The Lord works in Mysterious Ways

...yet, if you're eyes are open, you may find those seemingly mysterious ways are more obvious! But often in our busy lives we walk with our eyes closed. Our mind is busy thinking of the next thing on our list (or the next 10 things on our list).

This is especially true in the life of a mother with young children. If we mother and wife and house keep with our spiritual eyes closed, though, then we will miss the full vision scope of the beautiful portrait that is our life! And how the Artist does love when His whole work is appreciated.

Are you aware of God's action in your daily life? Are you aware that He is ALWAYS present, with you at every moment, regardless of whether you choose to acknowledge Him or not? Its worth pondering. We should always be evaluating our spiritual eyesight.

Jesus, my Lord, open my eyes to the wonders of your Love. Reveal to me the countless ways you shower me with love, through my home, through my children, through circumstances, friends, events...you are always there. Draw my soul into you, Lord. How easily the eyes of my soul become unfocused. Teach me to come to you daily, in private prayer and meditation, and to better frequent your Holy Sacraments, which are Your healing tools, O' Great Physician.

Open my eyes, Lord. I want to see you. I want to see you in the joys, the smiles, the tears, the moments when I feel like I'm going to break. You are always there.

Thank you for loving me, sweet Jesus. Teach me to love you more.

Monday, January 9, 2012

Life goes on...and what a joy it is!

A few glances down this post, and you'll see why I have not posted recently! We were away for part of the Christmas holiday. My husband was off grad school and we were soaking up all the wonderful extra time with him.
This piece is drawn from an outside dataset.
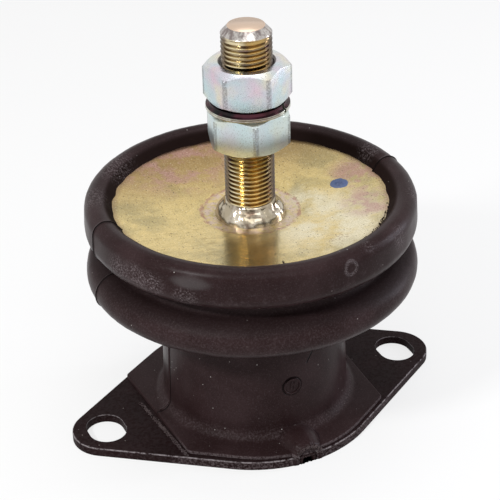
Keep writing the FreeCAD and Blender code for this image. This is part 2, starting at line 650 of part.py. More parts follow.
def build_nut(label, height, turn):
    """Hex nut with both faces chamfered; height and turn are expressions for its placement."""
    body = new_body(label)
    hexagon = new_sketch(body, f"{label}_hexagon", "XY_Plane")
    reach = DIMS["nut_flats"] / math.sqrt(3)
    corners = [vec(reach * math.cos(math.radians(60 * n)), reach * math.sin(math.radians(60 * n)))
               for n in range(6)]
    sides = [
        hexagon.addGeometry(Part.LineSegment(a, b), False) for a, b in zip(corners, corners[1:] + corners[:1])
    ]
    guide = hexagon.addGeometry(Part.Circle(vec(0, 0), UP, reach), True)
    join(hexagon, guide, CENTRE, *ORIGIN)
    for number, side in enumerate(sides):
        join(hexagon, side, END, sides[(number + 1) % 6], START)
        hexagon.addConstraint(Sketcher.Constraint("PointOnObject", side, START, guide))
        if number:
            hexagon.addConstraint(Sketcher.Constraint("Equal", sides[0], side))
    hexagon.addConstraint(Sketcher.Constraint("PointOnObject", sides[0], START, X_AXIS))
    drive(hexagon, "Radius", guide, by=f"{cell('nut_flats')} / sqrt(3)", now=reach)
    extrude(body, "Pad", f"{label}_block", hexagon, cell("nut_thickness"))
    bore = new_sketch(body, f"{label}_bore_circle", "XY_Plane")
    hole = bore.addGeometry(Part.Circle(vec(0, 0), UP, amount(*PITCH_LINE)), False)
    join(bore, hole, CENTRE, *ORIGIN)
    drive(bore, "Radius", hole, by=plus(*PITCH_LINE), now=amount(*PITCH_LINE))
    extrude(body, "Pocket", f"{label}_bore", bore)
    for name, draw in (("chamfer", chamfer_section), ("mouth", countersink_section)):
        for end, top in (("top", True), ("foot", False)):
            section = new_sketch(body, f"{label}_{name}_{end}_section", "XZ_Plane")
            draw(section, top)
            groove = body.newObject("PartDesign::Groove", f"{label}_{name}_{end}")
            groove.Profile = section
            groove.ReferenceAxis = (section, ["V_Axis"])
            groove.Angle = 360.0
    body.Placement.Rotation = FreeCAD.Rotation(UP, 1.0)
    body.setExpression(".Placement.Base.z", height)
    body.setExpression(".Placement.Rotation.Angle", turn)
    return body


def build_spring_washer(height):
    """Split ring pressed flat between the nuts."""
    body = new_body("spring_washer")
    ring = new_sketch(body, "ring_circles", "XY_Plane")
    for alias in ("washer_radius", "stud_radius"):
        circle = ring.addGeometry(Part.Circle(vec(0, 0), UP, DIMS[alias]), False)
        join(ring, circle, CENTRE, *ORIGIN)
        drive(ring, "Radius", circle, by=cell(alias), now=DIMS[alias])
    extrude(body, "Pad", "ring", ring, cell("washer_thickness"))
    # the slit leans as the coil does
    slit = new_sketch(body, "slit_section", "XZ_Plane")
    wide, lean, high = DIMS["washer_slit"], DIMS["washer_slit_lean"], DIMS["washer_thickness"]
    corners = [(-wide / 2 - lean / 2, 0), (wide / 2 - lean / 2, 0), (wide / 2 + lean / 2, high),
               (-wide / 2 + lean / 2, high)]
    sides = [
        slit.addGeometry(Part.LineSegment(vec(*a), vec(*b)), False)
        for a, b in zip(corners, corners[1:] + corners[:1])
    ]
    for here, there in zip(sides, sides[1:] + sides[:1]):
        join(slit, here, END, there, START)
    slit.addConstraint(Sketcher.Constraint("PointOnObject", sides[0], START, X_AXIS))
    slit.addConstraint(Sketcher.Constraint("Horizontal", sides[0]))
    slit.addConstraint(Sketcher.Constraint("Horizontal", sides[2]))
    drive(slit, "DistanceX", *ORIGIN, sides[0], START,
          by=f"-({plus('washer_slit', 'washer_slit_lean')}) / 2", now=corners[0][0])
    drive(slit, "DistanceX", *ORIGIN, sides[1], START,
          by=f"({plus('washer_slit', '-washer_slit_lean')}) / 2", now=corners[1][0])
    drive(slit, "DistanceX", *ORIGIN, sides[2], START,
          by=f"({plus('washer_slit', 'washer_slit_lean')}) / 2", now=corners[2][0])
    drive(slit, "DistanceX", *ORIGIN, sides[3], START,
          by=f"({plus('washer_slit_lean', '-washer_slit')}) / 2", now=corners[3][0])
    place(slit, sides[2], START, None, ("washer_thickness",))
    extrude(body, "Pocket", "slit", slit, f"2 * {cell('washer_radius')}")
    body.Placement.Rotation = FreeCAD.Rotation(UP, 1.0)
    body.setExpression(".Placement.Base.z", height)
    body.setExpression(".Placement.Rotation.Angle", f"{cell('washer_slit_turn')} * 1 deg")
    return body


bodies = [
    build_base_plate(),
    build_rubber_body(),
    build_top_plate(),
    build_stud(),
    build_weld_bead(),
    build_nut("lower_nut", plus(*LOW_NUT_Z), f"{cell('low_nut_turn')} * 1 deg"),
    build_spring_washer(plus(*WASHER_Z)),
    build_nut("upper_nut", plus(*UP_NUT_Z), f"{cell('up_nut_turn')} * 1 deg"),
]
doc.recompute()

for item in doc.Objects:
    if "Invalid" in item.State or "Error" in item.State:
        raise RuntimeError(f"{item.Label} did not build: {item.State}")
for body in bodies:
    if body.Shape.isNull() or not body.Shape.isValid():
        raise RuntimeError(f"{body.Label} has no valid shape")
    if len(body.Shape.Solids) != 1:
        raise RuntimeError(f"{body.Label} is {len(body.Shape.Solids)} solids")

os.makedirs("parts", exist_ok=True)
for body in bodies:
    body.Shape.exportStep(f"parts/{body.Label}.step")
    box = body.Shape.BoundBox
    print(f"{body.Label}: {body.Shape.Volume:.0f} mm3, z {box.ZMin:.2f} to {box.ZMax:.2f}, "
          f"x {box.XMin:.2f} to {box.XMax:.2f}, y {box.YMin:.2f} to {box.YMax:.2f}")
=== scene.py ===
"""Bonded rubber engine mount: its finished pieces, their materials and the studio they stand in."""
import logging
import math
from dataclasses import dataclass
from enum import Enum
from typing import Union

import bmesh
import bpy
from mathutils import Matrix, Vector, noise


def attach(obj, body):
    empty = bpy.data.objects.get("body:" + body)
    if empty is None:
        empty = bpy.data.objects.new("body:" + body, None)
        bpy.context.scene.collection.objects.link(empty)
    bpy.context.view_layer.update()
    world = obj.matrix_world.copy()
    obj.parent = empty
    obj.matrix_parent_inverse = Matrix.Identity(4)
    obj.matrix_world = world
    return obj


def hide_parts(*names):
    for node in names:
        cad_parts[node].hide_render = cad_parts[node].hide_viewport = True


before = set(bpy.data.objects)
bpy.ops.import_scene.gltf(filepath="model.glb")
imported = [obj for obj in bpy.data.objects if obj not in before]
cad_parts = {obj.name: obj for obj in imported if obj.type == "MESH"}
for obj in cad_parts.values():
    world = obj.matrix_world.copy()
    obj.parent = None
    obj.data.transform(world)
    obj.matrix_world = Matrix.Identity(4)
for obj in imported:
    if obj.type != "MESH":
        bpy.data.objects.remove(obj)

MM = 0.001
FULL_TURN = 2 * math.pi
WHITE = (1.0, 1.0, 1.0)
MERGE = 2e-6
log = logging.getLogger("engine_mount")

Colour = tuple[float, float, float]
Point2 = tuple[float, float]
Point3 = tuple[float, float, float]
Material, Mesh, Object = bpy.types.Material, bpy.types.Mesh, bpy.types.Object
Socket = bpy.types.NodeSocket
Value = Union["Num", float]
# where a mask starts to rise, is whole, starts to fall and is gone
Band = tuple[float, float, float, float]


# ---- node trees
class Num:
    """A number on a socket; arithmetic on it adds Math nodes to its tree."""

    def __init__(self, nodes: "Nodes", socket: Socket) -> None:
        """Keep the tree and the socket that gives the number."""
        self.nodes, self.socket = nodes, socket

    def _math(self, operation: str, first: Value, second: Value = 0.0) -> "Num":
        """Result of one Math node on two operands."""
        made = self.nodes.node("ShaderNodeMath", {"operation": operation}, {0: first, 1: second})
        return Num(self.nodes, made.outputs[0])

    def __add__(self, other: Value) -> "Num":
        """Sum."""
        return self._math("ADD", self, other)

    __radd__ = __add__

    def __sub__(self, other: Value) -> "Num":
        """Difference."""
        return self._math("SUBTRACT", self, other)

    def __rsub__(self, other: float) -> "Num":
        """Difference from a plain number."""
        return self._math("SUBTRACT", other, self)

    def __mul__(self, other: Value) -> "Num":
        """Product."""
        return self._math("MULTIPLY", self, other)

    __rmul__ = __mul__

    def __truediv__(self, other: Value) -> "Num":
        """Quotient."""
        return self._math("DIVIDE", self, other)

    def __abs__(self) -> "Num":
        """Size without its sign."""
        return self._math("ABSOLUTE", self)

    def single(self, operation: str) -> "Num":
        """Result of an operation on this number alone, such as SINE."""
        return self._math(operation, self)

    def over(self, other: Value) -> "Num":
        """The larger of the two."""
        return self._math("MAXIMUM", self, other)

    def under(self, other: Value) -> "Num":
        """The smaller of the two."""
        return self._math("MINIMUM", self, other)

    def ramp(self, start: float, stop: float, low: float = 0.0, high: float = 1.0,
             ease: str = "SMOOTHSTEP") -> "Num":
        """Rise from one value to another, held flat outside its ends.

        Args:
            start: Where the rise starts.
            stop: Where it ends; it may be less than start.
            low: The result at start.
            high: The result at stop.
            ease: The rise's curve.

        Returns:
            The value after the rise.
        """
        if start > stop:
            start, stop, low, high = stop, start, high, low
        made = self.nodes.node(
            "ShaderNodeMapRange", {"interpolation_type": ease, "clamp": True},
            {"Value": self, "From Min": start, "From Max": stop, "To Min": low, "To Max": high},
        )
        return Num(self.nodes, made.outputs["Result"])

    def band(self, rise: float, whole: float, fall: float, gone: float) -> "Num":
        """One from whole to fall, and zero before rise and past gone."""
        return self.ramp(rise, whole) * self.ramp(gone, fall)

    def line(self, level: Value, outer: float, inner: float) -> "Num":
        """One within the inner distance of a level, and zero beyond the outer one."""
        return abs(self - level).ramp(outer, inner)


class Nodes:
    """A node tree under construction."""

    def __init__(self, tree: bpy.types.NodeTree) -> None:
        """Keep the tree."""
        self.tree = tree

    def node(self, kind: str, settings: dict | None = None, inputs: dict | None = None) -> bpy.types.Node:
        """Add one node.

        Args:
            kind: The node's type.
            settings: Properties set before anything is joined to it.
            inputs: Values, numbers or sockets, by the input's name or number.

        Returns:
            The new node.
        """
        made = self.tree.nodes.new(kind)
        for key, value in (settings or {}).items():
            setattr(made, key, value)
        for key, value in (inputs or {}).items():
            self.feed(made.inputs[key], value)
        return made

    def feed(self, socket: Socket, value: object) -> None:
        """Join a socket to a number or another socket, or set it to a plain value."""
        if isinstance(value, Num):
            value = value.socket
        if isinstance(value, Socket):
            self.tree.links.new(value, socket)
        elif isinstance(value, tuple) and len(value) == 3 and len(socket.default_value) == 4:
            socket.default_value = (*value, 1.0)
        else:
            socket.default_value = value

    def split(self, vector: Socket) -> list[Num]:
        """The three numbers of a vector."""
        return [Num(self, part) for part in self.node("ShaderNodeSeparateXYZ", inputs={0: vector}).outputs]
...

I am so blessed by my amazing husband!


A few days before Christmas, during a play date, our middle daughter fell into the coffee table, and ended up with stitches at the ER. You can see her stitches front and center on Christmas day. How I made it almost 6 years of children before this happened is a mystery to me...although I hear from friends that its because I have girls:)



We just received the surprising news that after 3 beautiful and amazing daughters, we have a son on the way! Of course, we would have greatly welcomed the gift of another daughter. This is, though, a neat and exciting "first" for us, after 8 years of marriage. He is due in May! Of course, we are busy preparing for our family to grow as the Lord expands our hearts! There are clothes to sort through, bedrooms to rearrange, and of course, since I'm totally nesting, A LOT of painting to be done!
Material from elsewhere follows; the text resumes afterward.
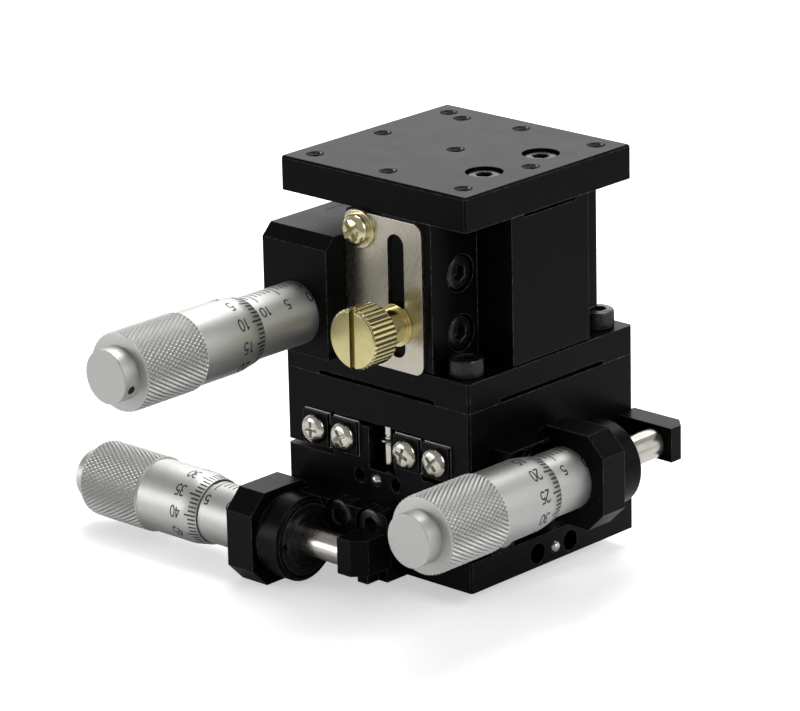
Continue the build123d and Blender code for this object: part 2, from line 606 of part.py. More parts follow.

The Lord has given me wonderful grace and appreciation for each of my children lately- so much so that I've fallen in love all over again with each one. Such delicate little souls in my care. Together, we have been enjoying discovering the great code that is the written word. My girls love to be read to, and the oldest has taken to attempting to decipher random words that she sees when we are out and about. She calls it her "Secret code" and says she is discovering the "key!" Yes, this analogy is of her own creation.



Another recent development is that the Lord has called me to take a big first step in a direction I thought impossible at this stage of my life: I am beginning birth doula training and studies. I have no expectations of being able to attend more than maybe a birth every other month or so, but after much discernment, and sure signs and doors opening I am confident the Lord is directing my steps. Its all for His glory, after all...not for mine. I cannot begin to describe the ways in which He's opening doors. Perhaps He won't use these skills for decades to come, until long after my kids are grown and gone...but it is evident to me that He intends this as part of my personal formation...for some reason...only He knows. I humbly step into this unknown.

So, I am preparing for my one evening a week workshop that begins soon, by writing, reading, and studying. The great thing is that this study has given me something personal to strive for and work on after the kids go to bed the several nights a week my husband is gone (as opposed to zoning out in front of purposeless TV or movies). I am enjoying reading by flashlight as I sit near my 1 year old (who falls asleep nearby), and doing my other research and responsibilities after the kids are asleep. This also encourages me to have my household duties accomplished by then...either that, or I study in between loads of laundry.


In addition to this, I've been asked to provide Natural Family Planning information and support to the women that my midwives serve in their practice. I've had to brush up on my NFP studies and have been gathering brochures and books that will be helpful in this ministry. I'll be hosting an informational session soon for these mothers. I cannot help but put in a plug here for how blessed I am by the amazing women I have met through my midwife's practice (including my midwife)...these women have taught me much about life, birth, mothering, and most importantly, faith and trust in God.

Wow, typing this out makes it really seem like a lot. Come to think of it, though, as I've been seeking growth in these areas the rest of my life has become more organized. Its a funny phenomenon...seems counter-intuitive. You'd think that more "stuff" means more stress and chaos. On the contrary, when I become more busy doing God's will (as opposed to becoming more busy for my own self-seeking purposes, outside of His will), He provides the grace for better use of time and better balance in all areas of life. I am, after all, first and foremost a Daughter of the Lord, wife and mother comes second to that, and anything else is extra. But, the Lord can and does call us to do things that we didn't imagine possible. I certainly wasn't seeking extra apostolate, or "work" outside the home...He's just evidently led me to this ministry, and at any point in time He may shut some of those doors again and say "not right now," and I'm okay with that. I sincerely want only to do His will.

Thank you for reading. Pray for me to do God's will always!